What you need to do: Repeat the data verbatim.

Data section:

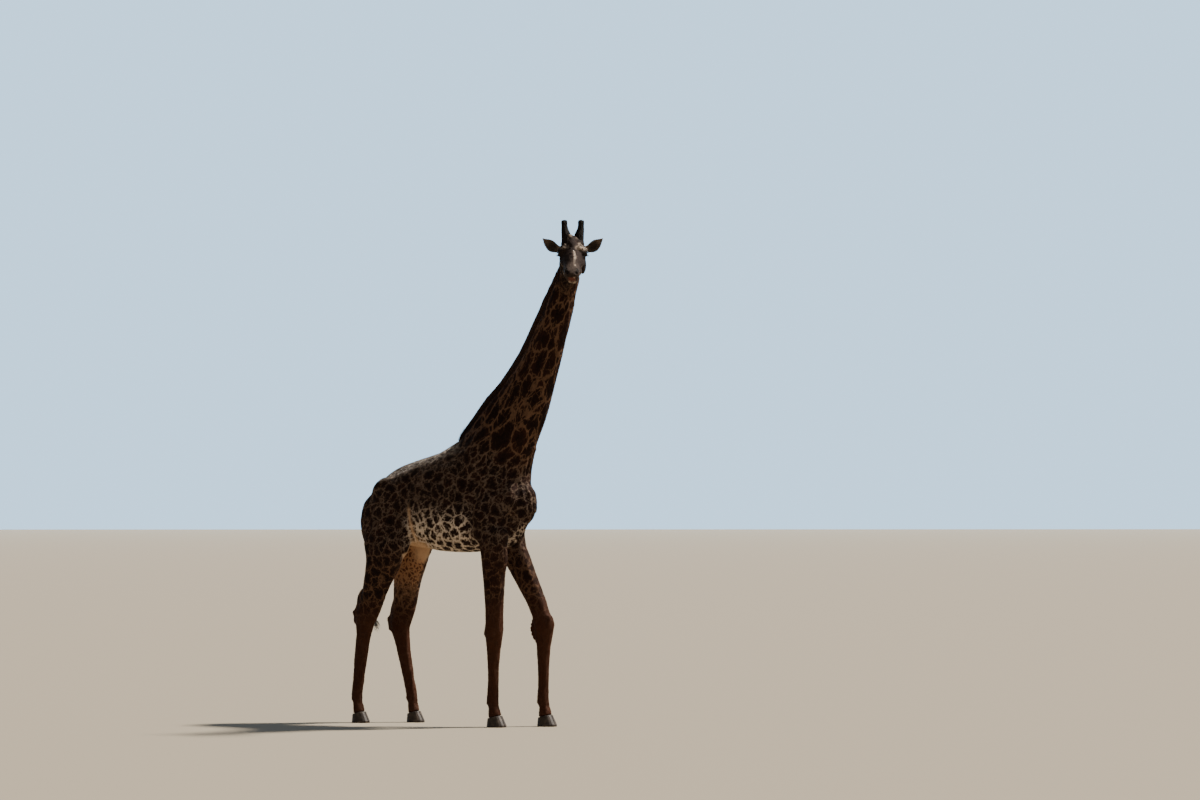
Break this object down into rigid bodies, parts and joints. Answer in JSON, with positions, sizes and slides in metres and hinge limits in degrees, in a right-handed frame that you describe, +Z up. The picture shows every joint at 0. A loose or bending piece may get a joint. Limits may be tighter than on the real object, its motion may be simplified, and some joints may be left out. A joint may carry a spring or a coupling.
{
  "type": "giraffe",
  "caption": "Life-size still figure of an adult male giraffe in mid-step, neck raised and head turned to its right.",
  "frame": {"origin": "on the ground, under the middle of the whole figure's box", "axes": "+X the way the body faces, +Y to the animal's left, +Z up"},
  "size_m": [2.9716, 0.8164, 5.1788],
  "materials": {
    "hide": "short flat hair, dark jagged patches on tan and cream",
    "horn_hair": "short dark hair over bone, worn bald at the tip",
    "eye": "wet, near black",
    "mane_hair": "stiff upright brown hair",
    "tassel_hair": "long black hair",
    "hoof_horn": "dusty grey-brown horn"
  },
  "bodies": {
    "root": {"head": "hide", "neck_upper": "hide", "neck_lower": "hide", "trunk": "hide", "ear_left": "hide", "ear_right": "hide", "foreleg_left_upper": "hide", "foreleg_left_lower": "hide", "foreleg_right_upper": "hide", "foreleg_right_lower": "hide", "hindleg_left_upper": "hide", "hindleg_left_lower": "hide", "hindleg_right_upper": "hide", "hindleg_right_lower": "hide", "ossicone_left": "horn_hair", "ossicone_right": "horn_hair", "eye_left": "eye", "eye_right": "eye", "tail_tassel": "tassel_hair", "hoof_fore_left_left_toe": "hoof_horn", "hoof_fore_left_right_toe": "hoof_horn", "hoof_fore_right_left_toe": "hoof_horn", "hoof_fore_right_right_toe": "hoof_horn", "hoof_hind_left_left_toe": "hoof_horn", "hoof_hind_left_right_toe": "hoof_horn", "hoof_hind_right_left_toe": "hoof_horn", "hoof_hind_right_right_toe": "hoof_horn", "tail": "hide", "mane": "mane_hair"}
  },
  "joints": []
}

Completed task:
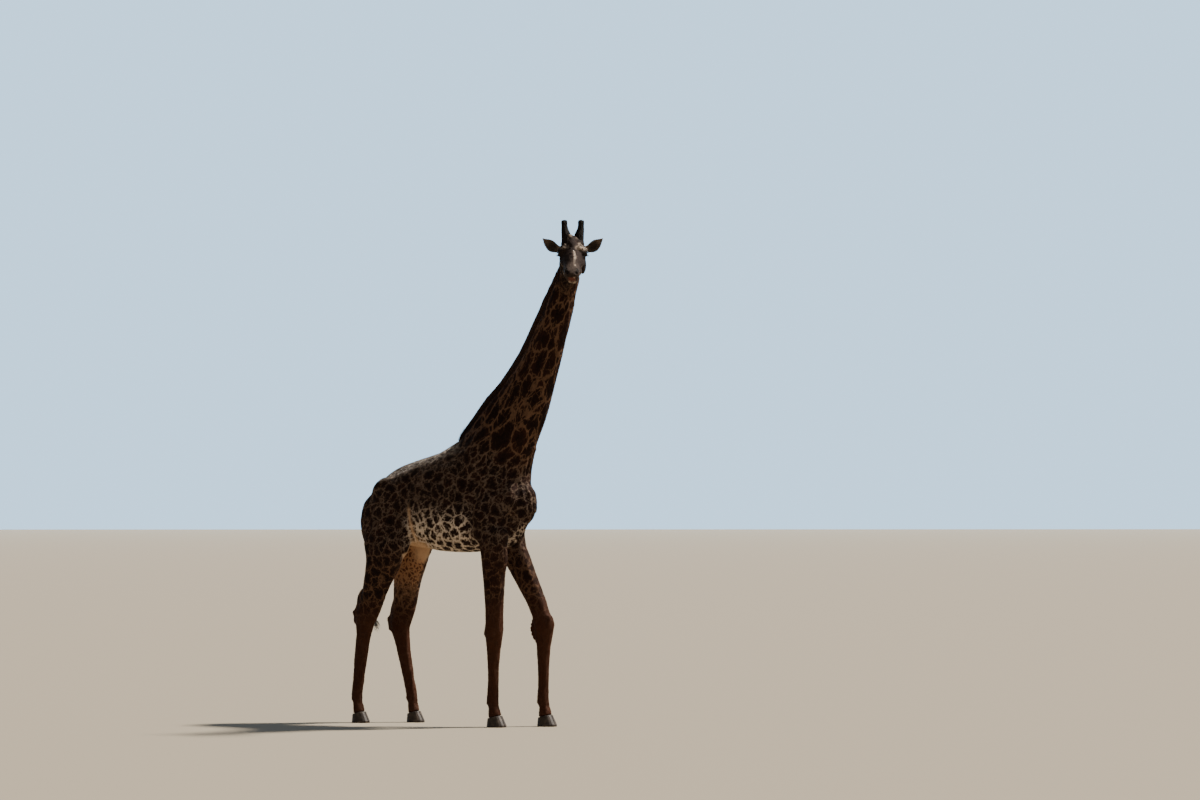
Break this object down into rigid bodies, parts and joints. Answer in JSON, with positions, sizes and slides in metres and hinge limits in degrees, in a right-handed frame that you describe, +Z up. The picture shows every joint at 0. A loose or bending piece may get a joint. Limits may be tighter than on the real object, its motion may be simplified, and some joints may be left out. A joint may carry a spring or a coupling.
{
  "type": "giraffe",
  "caption": "Life-size still figure of an adult male giraffe in mid-step, neck raised and head turned to its right.",
  "frame": {"origin": "on the ground, under the middle of the whole figure's box", "axes": "+X the way the body faces, +Y to the animal's left, +Z up"},
  "size_m": [2.9716, 0.8164, 5.1788],
  "materials": {
    "hide": "short flat hair, dark jagged patches on tan and cream",
    "horn_hair": "short dark hair over bone, worn bald at the tip",
    "eye": "wet, near black",
    "mane_hair": "stiff upright brown hair",
    "tassel_hair": "long black hair",
    "hoof_horn": "dusty grey-brown horn"
  },
  "bodies": {
    "root": {"head": "hide", "neck_upper": "hide", "neck_lower": "hide", "trunk": "hide", "ear_left": "hide", "ear_right": "hide", "foreleg_left_upper": "hide", "foreleg_left_lower": "hide", "foreleg_right_upper": "hide", "foreleg_right_lower": "hide", "hindleg_left_upper": "hide", "hindleg_left_lower": "hide", "hindleg_right_upper": "hide", "hindleg_right_lower": "hide", "ossicone_left": "horn_hair", "ossicone_right": "horn_hair", "eye_left": "eye", "eye_right": "eye", "tail_tassel": "tassel_hair", "hoof_fore_left_left_toe": "hoof_horn", "hoof_fore_left_right_toe": "hoof_horn", "hoof_fore_right_left_toe": "hoof_horn", "hoof_fore_right_right_toe": "hoof_horn", "hoof_hind_left_left_toe": "hoof_horn", "hoof_hind_left_right_toe": "hoof_horn", "hoof_hind_right_left_toe": "hoof_horn", "hoof_hind_right_right_toe": "hoof_horn", "tail": "hide", "mane": "mane_hair"}
  },
  "joints": []
}